Anthropologist Margaret Mead is rumored to have said, “Always remember that you are absolutely unique…just like everyone else,” and judging by the distinctive stories on offer at the Margaret Mead Film & Video Festival (November 11 to 14, 2010), the programmers indeed remembered.
Not that you won’t find shared themes amidst all that diversity.
Marking its 34th year, the Mead will once again spotlight global documentaries under the auspices of Manhattan’s American Museum of Natural History. According to Artistic and Festival Director Ariella Ben-Dov, many of this year’s selections show communities coalescing around a critical challenge, even one that threatens their way of life.
The Opening night film is Plug & Pray/Von Computern und anderen Menschen, directed by Judith Malek-Mahdavi and Jens Schanze. The film advances Joseph Weizenbaum, a pioneer of artificial intelligence who questions the scientific assumptions that technology can trump biology.

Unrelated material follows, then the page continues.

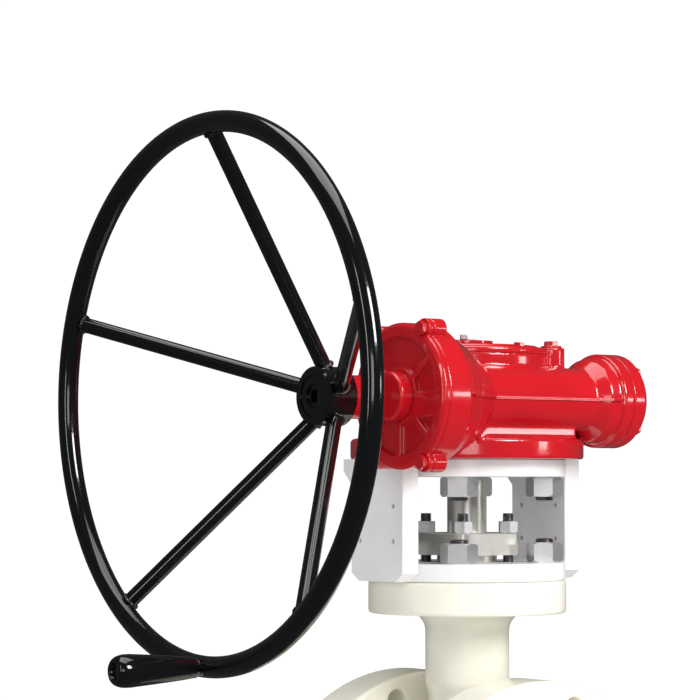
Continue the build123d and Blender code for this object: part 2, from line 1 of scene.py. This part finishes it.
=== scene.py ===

You can find everything in New York City, as the cliché goes, but until now – with the November 3 to 9, 2010 launching of DOC NYC -- it has lacked a major documentary film festival. (The 90s saw DocFest, but it’s been a while.) If Durham, North Carolina can have a Full Frame and if Missoula, Montana can have a Big Sky, surely the greatest city on earth can have a five-day salute to non-fiction cinema.
At least that’s what artistic director Thom Powers and executive director Raphaela Neihausen reasoned when this programming pair decided to expand their weekly IFC Center series, Stranger Than Fiction, into a festival format.